Ingredients For the Basic Cream

  • 2 sticks plus 5 tbsp Butter
  • 6 tbsp 50 g Confectioner’s sugar

Variation: German Buttercream

  • 1 cup 250 ml Milk
  • 7 tbsp 100 g Granulated sugar
  • 1 oz 25 g Vanilla pudding mix
  • 1 Egg yolk

Instructies

For the basic cream,

  • cream butter with confectioner’s sugar until white.

For the German cream,

  • boil ¾ cup (200 ml) of milk (! ) with granulated sugar.
  • Mix the rest of the milk with vanilla pudding mix and egg yolks and stir into the boiling milk.
  • Cook briefly, let cool, and sieve.
  • Then mix the vanilla cream into the buttercream one spoonful at a time and use as you wish.
  • Use: This recipe can be used as a classic torte cream, where the basic buttercream can be mixed with various additions.
  • Aside from the given vanilla cream, you can make hazelnut buttercream (mix in hazelnuts) or chocolate buttercream (mix in chocolate).

Notes / Tips / Wine Advice:

Dalai Lama and the Buttercream Torte
The Dalai Lama never thought that his life’s work would one day be connected to good old German buttercream.
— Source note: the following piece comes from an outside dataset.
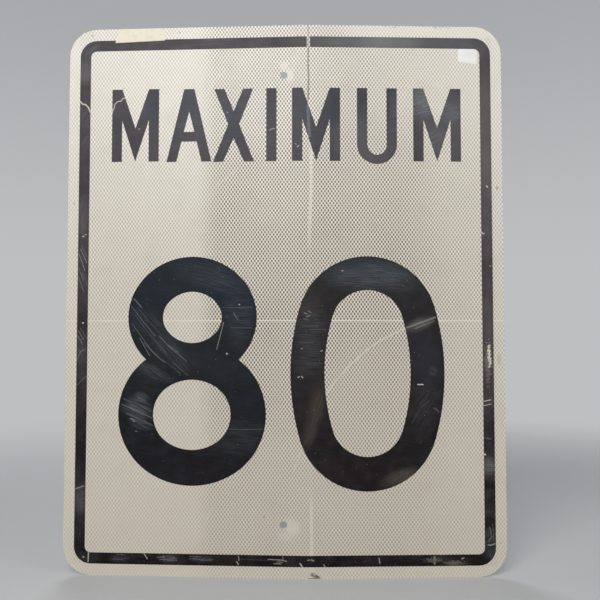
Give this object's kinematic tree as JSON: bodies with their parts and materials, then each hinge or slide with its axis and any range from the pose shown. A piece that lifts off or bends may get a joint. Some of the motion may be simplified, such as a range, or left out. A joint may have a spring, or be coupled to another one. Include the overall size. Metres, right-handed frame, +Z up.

Denis Scheck, the German literature critic and Ingeborg Bachmann Prize judge, was responsible for it. He received a review copy of the collection of Dalai Lama quotes, Daily Advice from the Heart, about which he said that it contained “wisdom with the intellectual force of a buttercream torte dropped from ten meters.” Having said that, buttercream torte doesn’t taste so bad at all, and you certainly don’t have to drop it from ten meters high.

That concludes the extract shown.